-- Problem requirements --
Only the lines starting at the one with "Write the Blender" and ending at the one with "SLOPE_STEP = 0.05" should be copied, exactly and with both ends kept.

[Stored entries]
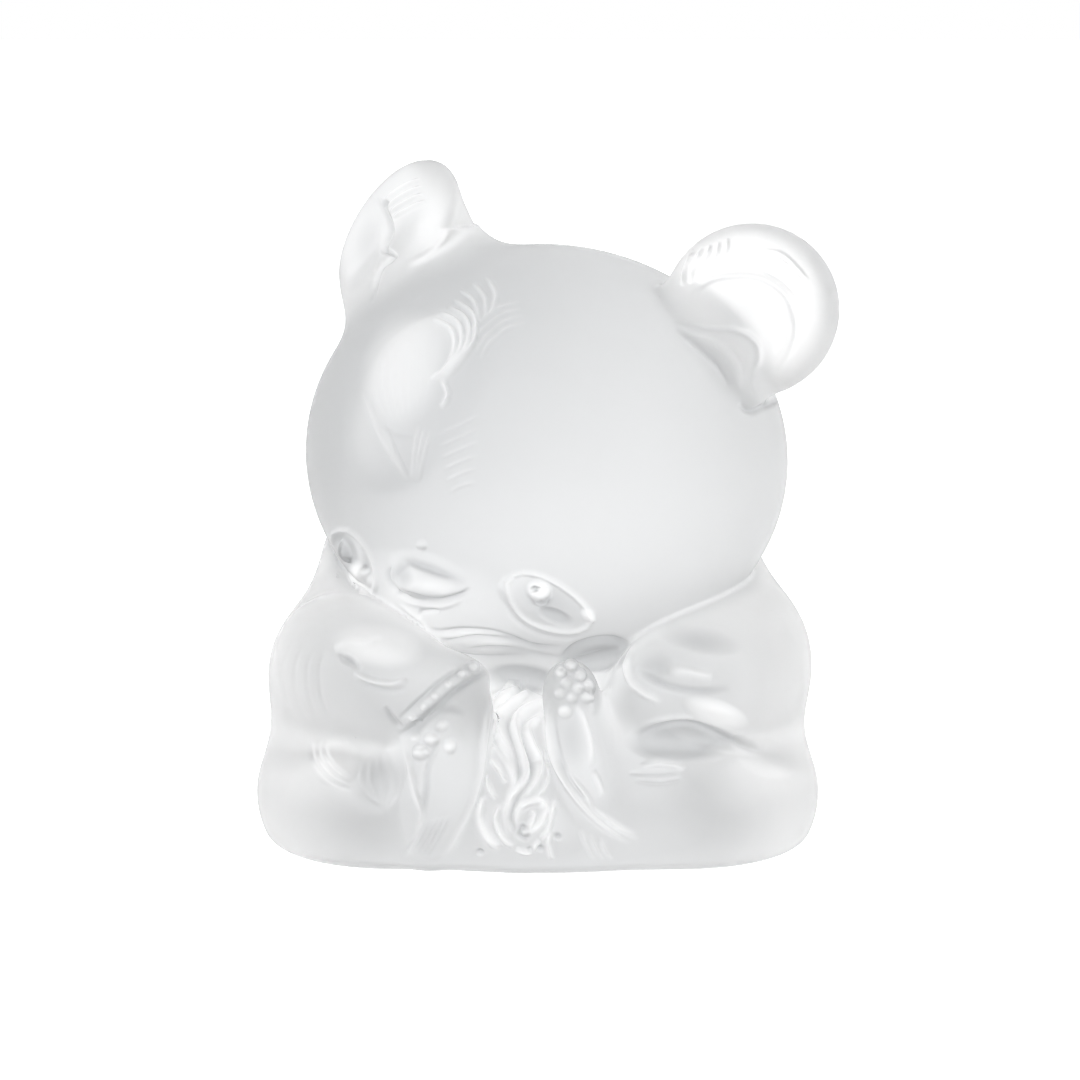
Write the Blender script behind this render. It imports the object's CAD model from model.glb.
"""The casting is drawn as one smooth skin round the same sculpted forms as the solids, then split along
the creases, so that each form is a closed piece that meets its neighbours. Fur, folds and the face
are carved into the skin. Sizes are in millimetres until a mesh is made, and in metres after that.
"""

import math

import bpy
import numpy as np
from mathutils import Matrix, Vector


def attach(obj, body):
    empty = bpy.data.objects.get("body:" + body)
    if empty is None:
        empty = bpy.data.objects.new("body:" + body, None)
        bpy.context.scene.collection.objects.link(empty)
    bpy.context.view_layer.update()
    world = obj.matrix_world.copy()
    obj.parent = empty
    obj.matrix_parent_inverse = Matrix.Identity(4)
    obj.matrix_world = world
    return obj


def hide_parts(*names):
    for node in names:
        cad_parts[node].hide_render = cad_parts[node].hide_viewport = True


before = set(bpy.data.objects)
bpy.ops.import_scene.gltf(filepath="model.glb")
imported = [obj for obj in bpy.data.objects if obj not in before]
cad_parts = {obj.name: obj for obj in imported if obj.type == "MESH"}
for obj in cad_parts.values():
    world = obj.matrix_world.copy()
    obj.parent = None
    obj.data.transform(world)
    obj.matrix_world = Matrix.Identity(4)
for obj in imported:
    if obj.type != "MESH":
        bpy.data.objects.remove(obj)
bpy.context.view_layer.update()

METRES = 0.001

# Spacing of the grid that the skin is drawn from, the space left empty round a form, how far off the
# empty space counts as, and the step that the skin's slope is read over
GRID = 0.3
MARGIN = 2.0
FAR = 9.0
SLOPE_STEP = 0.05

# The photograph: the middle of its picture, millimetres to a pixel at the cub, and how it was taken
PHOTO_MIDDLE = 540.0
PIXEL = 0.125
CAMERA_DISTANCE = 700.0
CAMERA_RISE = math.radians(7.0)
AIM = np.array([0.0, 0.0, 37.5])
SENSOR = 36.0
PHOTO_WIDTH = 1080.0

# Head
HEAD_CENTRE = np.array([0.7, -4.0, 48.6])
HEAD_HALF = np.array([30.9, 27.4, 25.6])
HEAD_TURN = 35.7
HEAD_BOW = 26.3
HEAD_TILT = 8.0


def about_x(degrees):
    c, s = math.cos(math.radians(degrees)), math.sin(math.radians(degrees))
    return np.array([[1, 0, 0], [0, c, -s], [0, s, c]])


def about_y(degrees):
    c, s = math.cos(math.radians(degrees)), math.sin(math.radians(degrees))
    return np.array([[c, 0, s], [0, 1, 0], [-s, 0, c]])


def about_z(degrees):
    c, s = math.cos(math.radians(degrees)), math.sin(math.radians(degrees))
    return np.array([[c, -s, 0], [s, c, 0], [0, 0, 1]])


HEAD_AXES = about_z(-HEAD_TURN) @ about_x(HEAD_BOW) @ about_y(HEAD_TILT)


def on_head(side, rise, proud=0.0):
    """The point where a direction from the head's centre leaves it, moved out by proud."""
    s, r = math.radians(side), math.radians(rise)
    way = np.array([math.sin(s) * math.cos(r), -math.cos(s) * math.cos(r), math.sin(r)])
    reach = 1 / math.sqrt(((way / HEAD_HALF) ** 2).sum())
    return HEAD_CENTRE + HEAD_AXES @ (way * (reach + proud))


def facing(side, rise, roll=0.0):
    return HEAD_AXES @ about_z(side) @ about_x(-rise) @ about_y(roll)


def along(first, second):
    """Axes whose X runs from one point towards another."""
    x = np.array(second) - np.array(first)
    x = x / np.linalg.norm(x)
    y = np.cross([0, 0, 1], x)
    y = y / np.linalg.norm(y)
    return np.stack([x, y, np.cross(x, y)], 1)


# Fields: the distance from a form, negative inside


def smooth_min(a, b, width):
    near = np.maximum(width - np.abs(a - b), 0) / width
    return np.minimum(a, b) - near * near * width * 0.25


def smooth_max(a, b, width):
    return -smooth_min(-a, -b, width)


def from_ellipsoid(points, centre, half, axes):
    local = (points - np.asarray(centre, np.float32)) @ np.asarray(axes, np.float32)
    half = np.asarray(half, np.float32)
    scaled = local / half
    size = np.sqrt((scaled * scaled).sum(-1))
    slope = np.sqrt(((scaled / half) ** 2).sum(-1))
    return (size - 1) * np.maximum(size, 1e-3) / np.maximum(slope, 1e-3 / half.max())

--

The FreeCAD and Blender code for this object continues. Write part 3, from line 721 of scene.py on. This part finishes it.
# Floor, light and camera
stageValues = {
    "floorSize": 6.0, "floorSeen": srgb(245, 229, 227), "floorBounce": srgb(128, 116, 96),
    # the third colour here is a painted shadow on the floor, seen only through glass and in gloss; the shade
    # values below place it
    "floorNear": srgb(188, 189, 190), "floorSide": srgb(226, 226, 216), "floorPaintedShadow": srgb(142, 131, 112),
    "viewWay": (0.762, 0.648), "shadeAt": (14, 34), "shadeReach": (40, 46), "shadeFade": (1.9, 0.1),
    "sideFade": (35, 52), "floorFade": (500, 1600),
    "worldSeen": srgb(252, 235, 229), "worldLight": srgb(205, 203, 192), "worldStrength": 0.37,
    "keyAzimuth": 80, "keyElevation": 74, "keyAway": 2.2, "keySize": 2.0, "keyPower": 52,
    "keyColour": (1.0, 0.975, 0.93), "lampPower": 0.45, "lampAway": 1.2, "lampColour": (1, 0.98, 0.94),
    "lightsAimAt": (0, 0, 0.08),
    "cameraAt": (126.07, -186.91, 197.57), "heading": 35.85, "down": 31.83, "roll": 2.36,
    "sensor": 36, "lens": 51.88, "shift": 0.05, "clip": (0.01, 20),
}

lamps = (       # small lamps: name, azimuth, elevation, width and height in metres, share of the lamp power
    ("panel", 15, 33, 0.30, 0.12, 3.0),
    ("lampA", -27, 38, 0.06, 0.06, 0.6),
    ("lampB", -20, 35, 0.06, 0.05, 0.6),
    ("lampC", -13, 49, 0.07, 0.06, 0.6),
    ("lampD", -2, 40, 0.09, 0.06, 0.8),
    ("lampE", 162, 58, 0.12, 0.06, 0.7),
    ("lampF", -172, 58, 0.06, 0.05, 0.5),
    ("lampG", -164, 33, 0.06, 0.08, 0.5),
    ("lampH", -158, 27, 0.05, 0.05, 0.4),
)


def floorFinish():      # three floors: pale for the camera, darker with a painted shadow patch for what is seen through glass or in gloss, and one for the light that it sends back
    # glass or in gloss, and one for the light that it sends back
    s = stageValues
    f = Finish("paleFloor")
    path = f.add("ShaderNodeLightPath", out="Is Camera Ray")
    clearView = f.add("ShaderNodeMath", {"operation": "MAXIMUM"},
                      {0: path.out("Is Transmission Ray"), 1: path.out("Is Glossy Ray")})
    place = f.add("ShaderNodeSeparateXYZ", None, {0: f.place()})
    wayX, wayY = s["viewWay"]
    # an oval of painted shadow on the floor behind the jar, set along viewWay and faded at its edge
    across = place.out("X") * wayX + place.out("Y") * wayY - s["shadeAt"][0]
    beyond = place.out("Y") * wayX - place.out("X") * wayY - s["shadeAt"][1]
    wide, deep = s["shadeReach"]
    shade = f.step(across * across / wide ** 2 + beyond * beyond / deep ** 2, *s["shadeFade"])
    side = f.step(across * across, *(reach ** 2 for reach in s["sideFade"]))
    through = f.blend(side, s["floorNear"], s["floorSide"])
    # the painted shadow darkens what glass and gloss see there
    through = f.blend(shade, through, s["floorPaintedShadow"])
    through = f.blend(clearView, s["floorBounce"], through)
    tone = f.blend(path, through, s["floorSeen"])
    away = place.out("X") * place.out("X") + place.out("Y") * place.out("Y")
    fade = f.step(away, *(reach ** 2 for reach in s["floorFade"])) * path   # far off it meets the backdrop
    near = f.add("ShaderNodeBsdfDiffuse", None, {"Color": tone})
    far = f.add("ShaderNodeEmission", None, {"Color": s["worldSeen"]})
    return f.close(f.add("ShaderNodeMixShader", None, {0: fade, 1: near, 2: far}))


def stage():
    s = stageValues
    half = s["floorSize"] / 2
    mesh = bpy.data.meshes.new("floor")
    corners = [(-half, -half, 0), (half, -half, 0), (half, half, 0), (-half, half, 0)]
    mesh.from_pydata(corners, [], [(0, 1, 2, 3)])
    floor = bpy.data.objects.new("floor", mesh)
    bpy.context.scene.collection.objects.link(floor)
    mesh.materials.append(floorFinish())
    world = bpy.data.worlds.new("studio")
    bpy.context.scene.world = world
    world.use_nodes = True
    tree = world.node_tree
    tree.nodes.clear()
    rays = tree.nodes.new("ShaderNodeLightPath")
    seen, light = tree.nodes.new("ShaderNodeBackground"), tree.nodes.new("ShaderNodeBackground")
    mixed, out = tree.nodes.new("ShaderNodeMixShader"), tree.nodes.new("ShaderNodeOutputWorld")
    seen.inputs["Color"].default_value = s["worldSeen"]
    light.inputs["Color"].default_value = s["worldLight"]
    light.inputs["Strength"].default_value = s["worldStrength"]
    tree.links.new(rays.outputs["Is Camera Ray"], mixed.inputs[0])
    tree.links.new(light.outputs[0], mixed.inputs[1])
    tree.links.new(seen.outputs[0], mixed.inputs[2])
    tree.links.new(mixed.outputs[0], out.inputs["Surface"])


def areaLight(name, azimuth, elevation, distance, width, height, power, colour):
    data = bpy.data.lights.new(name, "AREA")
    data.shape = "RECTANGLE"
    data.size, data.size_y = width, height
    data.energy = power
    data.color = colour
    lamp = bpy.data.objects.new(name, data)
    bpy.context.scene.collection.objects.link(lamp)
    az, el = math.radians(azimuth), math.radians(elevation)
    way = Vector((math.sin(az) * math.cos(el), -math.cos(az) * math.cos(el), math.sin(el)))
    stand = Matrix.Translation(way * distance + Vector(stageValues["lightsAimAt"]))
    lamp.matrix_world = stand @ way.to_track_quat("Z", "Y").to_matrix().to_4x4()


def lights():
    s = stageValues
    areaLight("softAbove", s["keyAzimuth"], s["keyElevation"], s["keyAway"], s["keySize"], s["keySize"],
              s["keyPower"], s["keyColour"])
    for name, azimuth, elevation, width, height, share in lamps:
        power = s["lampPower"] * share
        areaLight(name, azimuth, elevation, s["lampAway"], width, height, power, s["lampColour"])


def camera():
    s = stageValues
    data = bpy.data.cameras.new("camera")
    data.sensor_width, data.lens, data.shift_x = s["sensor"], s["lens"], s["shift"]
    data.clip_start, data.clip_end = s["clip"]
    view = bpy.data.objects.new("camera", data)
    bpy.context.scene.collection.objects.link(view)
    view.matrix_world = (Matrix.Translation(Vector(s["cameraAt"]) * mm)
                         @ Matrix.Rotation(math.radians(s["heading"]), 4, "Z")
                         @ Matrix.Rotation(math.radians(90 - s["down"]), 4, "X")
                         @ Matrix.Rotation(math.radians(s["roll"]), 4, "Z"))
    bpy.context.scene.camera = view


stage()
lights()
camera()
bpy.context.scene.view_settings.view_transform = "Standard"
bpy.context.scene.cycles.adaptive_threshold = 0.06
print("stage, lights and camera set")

-- Solution to the exercise --
Write the Blender script behind this render. It imports the object's CAD model from model.glb.
"""The casting is drawn as one smooth skin round the same sculpted forms as the solids, then split along
the creases, so that each form is a closed piece that meets its neighbours. Fur, folds and the face
are carved into the skin. Sizes are in millimetres until a mesh is made, and in metres after that.
"""

import math

import bpy
import numpy as np
from mathutils import Matrix, Vector


def attach(obj, body):
    empty = bpy.data.objects.get("body:" + body)
    if empty is None:
        empty = bpy.data.objects.new("body:" + body, None)
        bpy.context.scene.collection.objects.link(empty)
    bpy.context.view_layer.update()
    world = obj.matrix_world.copy()
    obj.parent = empty
    obj.matrix_parent_inverse = Matrix.Identity(4)
    obj.matrix_world = world
    return obj


def hide_parts(*names):
    for node in names:
        cad_parts[node].hide_render = cad_parts[node].hide_viewport = True


before = set(bpy.data.objects)
bpy.ops.import_scene.gltf(filepath="model.glb")
imported = [obj for obj in bpy.data.objects if obj not in before]
cad_parts = {obj.name: obj for obj in imported if obj.type == "MESH"}
for obj in cad_parts.values():
    world = obj.matrix_world.copy()
    obj.parent = None
    obj.data.transform(world)
    obj.matrix_world = Matrix.Identity(4)
for obj in imported:
    if obj.type != "MESH":
        bpy.data.objects.remove(obj)
bpy.context.view_layer.update()

METRES = 0.001

# Spacing of the grid that the skin is drawn from, the space left empty round a form, how far off the
# empty space counts as, and the step that the skin's slope is read over
GRID = 0.3
MARGIN = 2.0
FAR = 9.0
SLOPE_STEP = 0.05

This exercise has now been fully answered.